_What the exercise asks_
Write out every line of the material exactly as it appears.

_Data_
================
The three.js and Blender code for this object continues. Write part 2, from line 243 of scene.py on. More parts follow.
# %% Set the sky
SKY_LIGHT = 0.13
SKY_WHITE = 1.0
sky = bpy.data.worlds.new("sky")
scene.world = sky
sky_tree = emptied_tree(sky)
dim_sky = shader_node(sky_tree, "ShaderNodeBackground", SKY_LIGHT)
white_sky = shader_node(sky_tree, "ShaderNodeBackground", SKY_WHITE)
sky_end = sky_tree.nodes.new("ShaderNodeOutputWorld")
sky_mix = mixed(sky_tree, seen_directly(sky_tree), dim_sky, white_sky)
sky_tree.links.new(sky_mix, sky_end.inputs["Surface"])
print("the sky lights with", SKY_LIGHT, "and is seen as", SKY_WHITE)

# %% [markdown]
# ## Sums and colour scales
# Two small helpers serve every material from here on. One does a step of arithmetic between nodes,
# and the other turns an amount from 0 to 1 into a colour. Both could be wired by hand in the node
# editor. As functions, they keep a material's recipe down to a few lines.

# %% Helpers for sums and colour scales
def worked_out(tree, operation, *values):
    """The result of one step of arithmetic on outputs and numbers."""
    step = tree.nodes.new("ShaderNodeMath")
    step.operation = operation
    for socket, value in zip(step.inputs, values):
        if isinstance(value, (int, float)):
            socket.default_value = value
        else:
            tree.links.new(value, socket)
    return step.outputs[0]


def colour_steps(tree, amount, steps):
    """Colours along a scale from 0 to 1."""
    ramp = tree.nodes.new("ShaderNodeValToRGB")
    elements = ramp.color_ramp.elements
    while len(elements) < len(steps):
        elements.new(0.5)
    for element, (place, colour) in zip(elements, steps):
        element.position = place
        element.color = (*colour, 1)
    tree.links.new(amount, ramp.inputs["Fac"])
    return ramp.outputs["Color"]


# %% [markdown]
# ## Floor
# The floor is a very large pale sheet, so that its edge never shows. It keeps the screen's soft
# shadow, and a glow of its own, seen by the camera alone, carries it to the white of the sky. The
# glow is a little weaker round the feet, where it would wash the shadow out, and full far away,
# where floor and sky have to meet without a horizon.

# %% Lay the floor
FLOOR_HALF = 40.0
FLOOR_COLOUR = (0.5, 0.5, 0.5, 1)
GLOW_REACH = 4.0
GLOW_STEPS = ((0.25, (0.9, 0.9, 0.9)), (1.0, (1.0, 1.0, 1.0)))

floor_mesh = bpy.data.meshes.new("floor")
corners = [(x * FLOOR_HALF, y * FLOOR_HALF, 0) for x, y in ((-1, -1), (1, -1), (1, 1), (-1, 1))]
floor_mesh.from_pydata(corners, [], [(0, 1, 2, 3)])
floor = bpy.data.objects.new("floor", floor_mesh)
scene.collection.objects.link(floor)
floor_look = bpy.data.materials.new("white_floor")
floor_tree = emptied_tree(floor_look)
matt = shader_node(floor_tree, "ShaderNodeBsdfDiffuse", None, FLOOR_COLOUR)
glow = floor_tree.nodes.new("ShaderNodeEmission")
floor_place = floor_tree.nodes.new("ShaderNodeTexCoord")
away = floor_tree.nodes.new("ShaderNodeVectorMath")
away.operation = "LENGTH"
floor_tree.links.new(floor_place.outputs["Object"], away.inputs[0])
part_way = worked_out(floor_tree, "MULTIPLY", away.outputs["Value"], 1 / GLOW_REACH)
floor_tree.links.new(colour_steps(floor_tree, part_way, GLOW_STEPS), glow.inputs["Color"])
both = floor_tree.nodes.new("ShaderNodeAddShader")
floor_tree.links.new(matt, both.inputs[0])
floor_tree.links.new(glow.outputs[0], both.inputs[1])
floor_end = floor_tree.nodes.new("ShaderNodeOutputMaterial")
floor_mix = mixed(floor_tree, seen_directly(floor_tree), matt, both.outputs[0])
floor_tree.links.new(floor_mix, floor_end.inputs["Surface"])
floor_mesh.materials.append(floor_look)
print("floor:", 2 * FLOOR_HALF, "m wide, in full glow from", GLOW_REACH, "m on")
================
_Final answer_
The three.js and Blender code for this object continues. Write part 2, from line 243 of scene.py on. More parts follow.
# %% Set the sky
SKY_LIGHT = 0.13
SKY_WHITE = 1.0
sky = bpy.data.worlds.new("sky")
scene.world = sky
sky_tree = emptied_tree(sky)
dim_sky = shader_node(sky_tree, "ShaderNodeBackground", SKY_LIGHT)
white_sky = shader_node(sky_tree, "ShaderNodeBackground", SKY_WHITE)
sky_end = sky_tree.nodes.new("ShaderNodeOutputWorld")
sky_mix = mixed(sky_tree, seen_directly(sky_tree), dim_sky, white_sky)
sky_tree.links.new(sky_mix, sky_end.inputs["Surface"])
print("the sky lights with", SKY_LIGHT, "and is seen as", SKY_WHITE)

# %% [markdown]
# ## Sums and colour scales
# Two small helpers serve every material from here on. One does a step of arithmetic between nodes,
# and the other turns an amount from 0 to 1 into a colour. Both could be wired by hand in the node
# editor. As functions, they keep a material's recipe down to a few lines.

# %% Helpers for sums and colour scales
def worked_out(tree, operation, *values):
    """The result of one step of arithmetic on outputs and numbers."""
    step = tree.nodes.new("ShaderNodeMath")
    step.operation = operation
    for socket, value in zip(step.inputs, values):
        if isinstance(value, (int, float)):
            socket.default_value = value
        else:
            tree.links.new(value, socket)
    return step.outputs[0]


def colour_steps(tree, amount, steps):
    """Colours along a scale from 0 to 1."""
    ramp = tree.nodes.new("ShaderNodeValToRGB")
    elements = ramp.color_ramp.elements
    while len(elements) < len(steps):
        elements.new(0.5)
    for element, (place, colour) in zip(elements, steps):
        element.position = place
        element.color = (*colour, 1)
    tree.links.new(amount, ramp.inputs["Fac"])
    return ramp.outputs["Color"]


# %% [markdown]
# ## Floor
# The floor is a very large pale sheet, so that its edge never shows. It keeps the screen's soft
# shadow, and a glow of its own, seen by the camera alone, carries it to the white of the sky. The
# glow is a little weaker round the feet, where it would wash the shadow out, and full far away,
# where floor and sky have to meet without a horizon.

# %% Lay the floor
FLOOR_HALF = 40.0
FLOOR_COLOUR = (0.5, 0.5, 0.5, 1)
GLOW_REACH = 4.0
GLOW_STEPS = ((0.25, (0.9, 0.9, 0.9)), (1.0, (1.0, 1.0, 1.0)))

floor_mesh = bpy.data.meshes.new("floor")
corners = [(x * FLOOR_HALF, y * FLOOR_HALF, 0) for x, y in ((-1, -1), (1, -1), (1, 1), (-1, 1))]
floor_mesh.from_pydata(corners, [], [(0, 1, 2, 3)])
floor = bpy.data.objects.new("floor", floor_mesh)
scene.collection.objects.link(floor)
floor_look = bpy.data.materials.new("white_floor")
floor_tree = emptied_tree(floor_look)
matt = shader_node(floor_tree, "ShaderNodeBsdfDiffuse", None, FLOOR_COLOUR)
glow = floor_tree.nodes.new("ShaderNodeEmission")
floor_place = floor_tree.nodes.new("ShaderNodeTexCoord")
away = floor_tree.nodes.new("ShaderNodeVectorMath")
away.operation = "LENGTH"
floor_tree.links.new(floor_place.outputs["Object"], away.inputs[0])
part_way = worked_out(floor_tree, "MULTIPLY", away.outputs["Value"], 1 / GLOW_REACH)
floor_tree.links.new(colour_steps(floor_tree, part_way, GLOW_STEPS), glow.inputs["Color"])
both = floor_tree.nodes.new("ShaderNodeAddShader")
floor_tree.links.new(matt, both.inputs[0])
floor_tree.links.new(glow.outputs[0], both.inputs[1])
floor_end = floor_tree.nodes.new("ShaderNodeOutputMaterial")
floor_mix = mixed(floor_tree, seen_directly(floor_tree), matt, both.outputs[0])
floor_tree.links.new(floor_mix, floor_end.inputs["Surface"])
floor_mesh.materials.append(floor_look)
print("floor:", 2 * FLOOR_HALF, "m wide, in full glow from", GLOW_REACH, "m on")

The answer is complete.